# GOAL:
Write out the whole listing exactly as it stands.

# PROVIDED RECORDS:
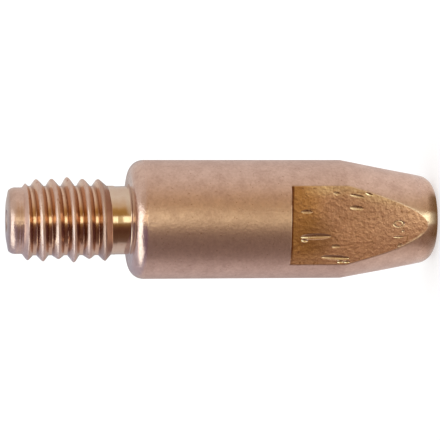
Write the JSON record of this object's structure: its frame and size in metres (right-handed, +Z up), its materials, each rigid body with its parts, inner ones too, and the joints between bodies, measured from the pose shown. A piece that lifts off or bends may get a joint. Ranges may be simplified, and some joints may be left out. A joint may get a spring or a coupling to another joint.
{
  "type": "welding contact tip",
  "caption": "Turned copper contact tip for a wire-fed welding torch, with a threaded end, an undercut, a rounded shoulder, a tapered nose, wrench flats and a wire bore right through.",
  "frame": {"origin": "the middle of the nose face, which the tip stands on", "axes": "+Z up the turning axis, from the nose to the threaded end; -Y and +Y out of the two wrench flats"},
  "size_m": [0.008, 0.008, 0.029],
  "materials": {
    "copper": "satin turned copper"
  },
  "bodies": {
    "root": {"contact_tip": "copper"}
  },
  "joints": []
}
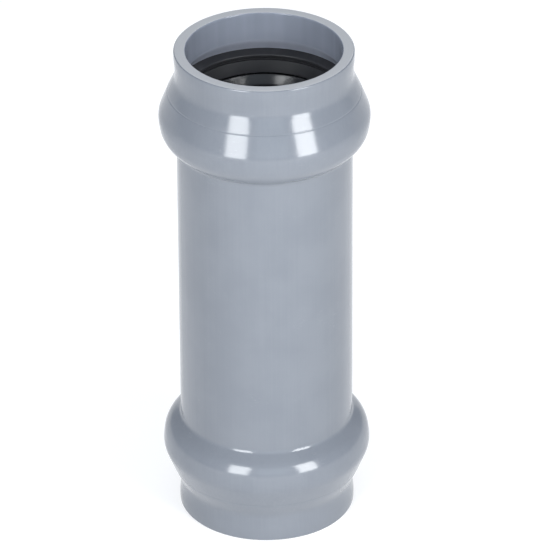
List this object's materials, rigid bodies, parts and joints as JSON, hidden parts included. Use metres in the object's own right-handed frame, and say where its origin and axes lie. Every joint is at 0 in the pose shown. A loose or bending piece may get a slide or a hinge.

# RESPONSE TO THE EXERCISE:
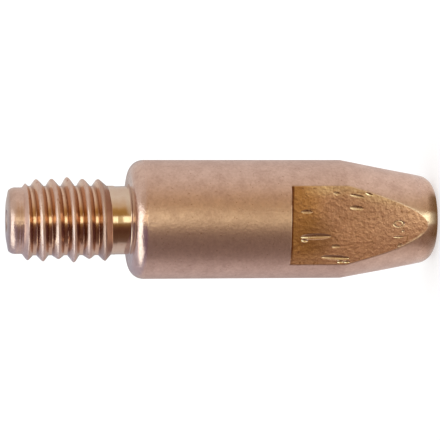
Write the JSON record of this object's structure: its frame and size in metres (right-handed, +Z up), its materials, each rigid body with its parts, inner ones too, and the joints between bodies, measured from the pose shown. A piece that lifts off or bends may get a joint. Ranges may be simplified, and some joints may be left out. A joint may get a spring or a coupling to another joint.
{
  "type": "welding contact tip",
  "caption": "Turned copper contact tip for a wire-fed welding torch, with a threaded end, an undercut, a rounded shoulder, a tapered nose, wrench flats and a wire bore right through.",
  "frame": {"origin": "the middle of the nose face, which the tip stands on", "axes": "+Z up the turning axis, from the nose to the threaded end; -Y and +Y out of the two wrench flats"},
  "size_m": [0.008, 0.008, 0.029],
  "materials": {
    "copper": "satin turned copper"
  },
  "bodies": {
    "root": {"contact_tip": "copper"}
  },
  "joints": []
}
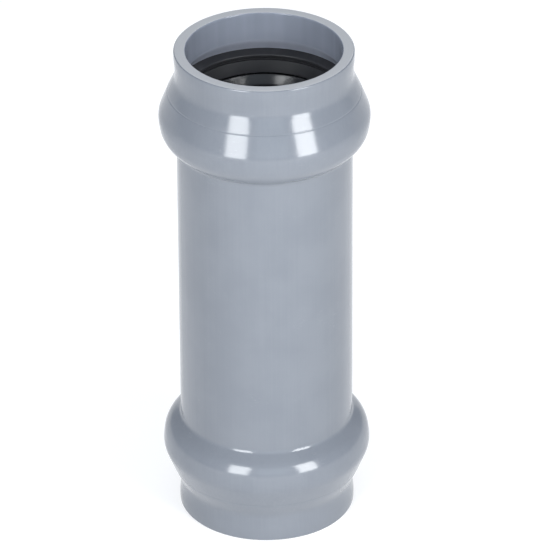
List this object's materials, rigid bodies, parts and joints as JSON, hidden parts included. Use metres in the object's own right-handed frame, and say where its origin and axes lie. Every joint is at 0 in the pose shown. A loose or bending piece may get a slide or a hinge.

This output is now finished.